# Source data

┄┄┄┄┄┄┄┄┄┄

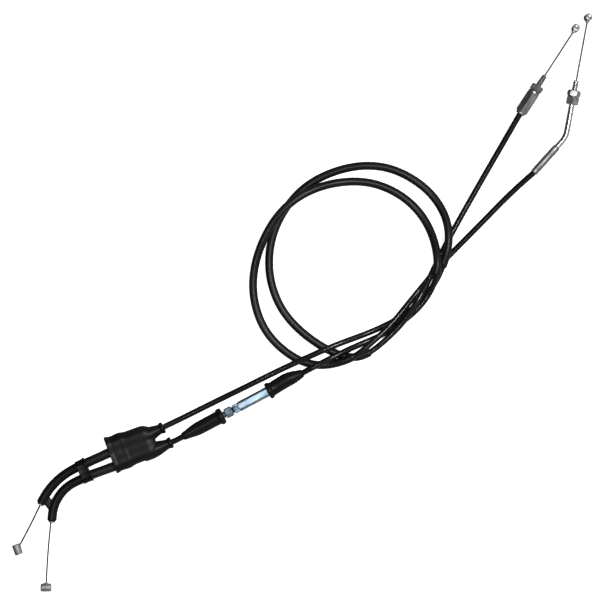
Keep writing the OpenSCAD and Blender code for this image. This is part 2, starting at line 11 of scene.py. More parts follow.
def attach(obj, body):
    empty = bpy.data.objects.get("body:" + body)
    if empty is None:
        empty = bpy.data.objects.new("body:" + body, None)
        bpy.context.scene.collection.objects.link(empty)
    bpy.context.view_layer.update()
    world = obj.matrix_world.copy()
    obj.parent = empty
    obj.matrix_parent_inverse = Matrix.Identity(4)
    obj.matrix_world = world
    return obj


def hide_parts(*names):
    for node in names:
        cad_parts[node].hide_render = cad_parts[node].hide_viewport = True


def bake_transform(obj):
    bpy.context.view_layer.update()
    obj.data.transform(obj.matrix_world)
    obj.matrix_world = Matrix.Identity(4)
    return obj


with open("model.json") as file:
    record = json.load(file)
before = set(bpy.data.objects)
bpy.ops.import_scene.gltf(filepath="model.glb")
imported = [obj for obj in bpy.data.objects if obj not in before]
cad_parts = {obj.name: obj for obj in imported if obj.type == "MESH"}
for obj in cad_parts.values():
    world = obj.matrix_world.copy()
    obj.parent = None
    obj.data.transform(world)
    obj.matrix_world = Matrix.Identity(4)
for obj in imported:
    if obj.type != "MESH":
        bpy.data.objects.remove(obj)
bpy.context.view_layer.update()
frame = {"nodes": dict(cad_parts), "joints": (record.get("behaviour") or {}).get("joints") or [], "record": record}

┄┄┄┄┄┄┄┄┄┄

# Exercise aim
Reproduce the material above exactly; please quote every line of it.

# Written answer
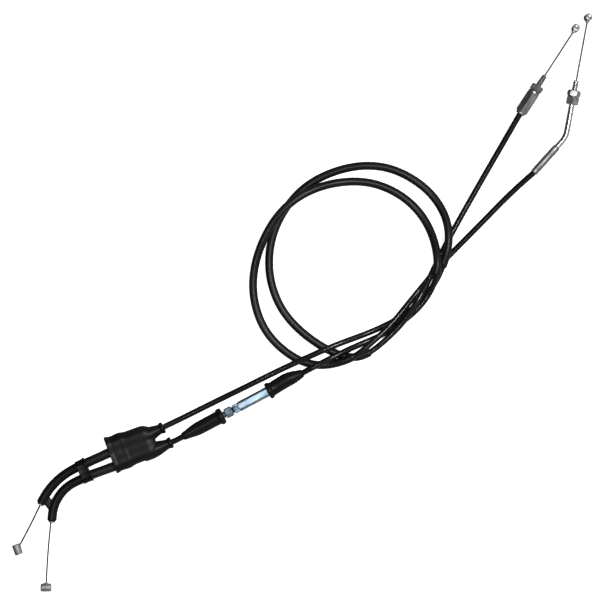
Keep writing the OpenSCAD and Blender code for this image. This is part 2, starting at line 11 of scene.py. More parts follow.
def attach(obj, body):
    empty = bpy.data.objects.get("body:" + body)
    if empty is None:
        empty = bpy.data.objects.new("body:" + body, None)
        bpy.context.scene.collection.objects.link(empty)
    bpy.context.view_layer.update()
    world = obj.matrix_world.copy()
    obj.parent = empty
    obj.matrix_parent_inverse = Matrix.Identity(4)
    obj.matrix_world = world
    return obj


def hide_parts(*names):
    for node in names:
        cad_parts[node].hide_render = cad_parts[node].hide_viewport = True


def bake_transform(obj):
    bpy.context.view_layer.update()
    obj.data.transform(obj.matrix_world)
    obj.matrix_world = Matrix.Identity(4)
    return obj


with open("model.json") as file:
    record = json.load(file)
before = set(bpy.data.objects)
bpy.ops.import_scene.gltf(filepath="model.glb")
imported = [obj for obj in bpy.data.objects if obj not in before]
cad_parts = {obj.name: obj for obj in imported if obj.type == "MESH"}
for obj in cad_parts.values():
    world = obj.matrix_world.copy()
    obj.parent = None
    obj.data.transform(world)
    obj.matrix_world = Matrix.Identity(4)
for obj in imported:
    if obj.type != "MESH":
        bpy.data.objects.remove(obj)
bpy.context.view_layer.update()
frame = {"nodes": dict(cad_parts), "joints": (record.get("behaviour") or {}).get("joints") or [], "record": record}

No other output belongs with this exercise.